-------- DATA SECTION --------
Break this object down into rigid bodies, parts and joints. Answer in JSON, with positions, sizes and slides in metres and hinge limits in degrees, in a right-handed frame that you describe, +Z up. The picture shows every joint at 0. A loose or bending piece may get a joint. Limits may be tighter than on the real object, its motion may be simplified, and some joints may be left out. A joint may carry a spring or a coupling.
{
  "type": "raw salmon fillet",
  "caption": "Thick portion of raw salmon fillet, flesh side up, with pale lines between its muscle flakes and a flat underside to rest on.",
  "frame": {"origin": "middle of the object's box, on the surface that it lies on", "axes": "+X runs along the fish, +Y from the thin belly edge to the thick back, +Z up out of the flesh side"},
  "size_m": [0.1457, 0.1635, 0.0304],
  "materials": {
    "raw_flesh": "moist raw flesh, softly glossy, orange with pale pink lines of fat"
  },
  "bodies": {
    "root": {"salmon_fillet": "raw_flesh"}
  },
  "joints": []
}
--------
_EXERCISE INSTRUCTIONS_
In the listing above, find the lines holding the word "that" and copy them.

_PROBLEM SOLUTION_
Break this object down into rigid bodies, parts and joints. Answer in JSON, with positions, sizes and slides in metres and hinge limits in degrees, in a right-handed frame that you describe, +Z up. The picture shows every joint at 0. A loose or bending piece may get a joint. Limits may be tighter than on the real object, its motion may be simplified, and some joints may be left out. A joint may carry a spring or a coupling.
  "frame": {"origin": "middle of the object's box, on the surface that it lies on", "axes": "+X runs along the fish, +Y from the thin belly edge to the thick back, +Z up out of the flesh side"},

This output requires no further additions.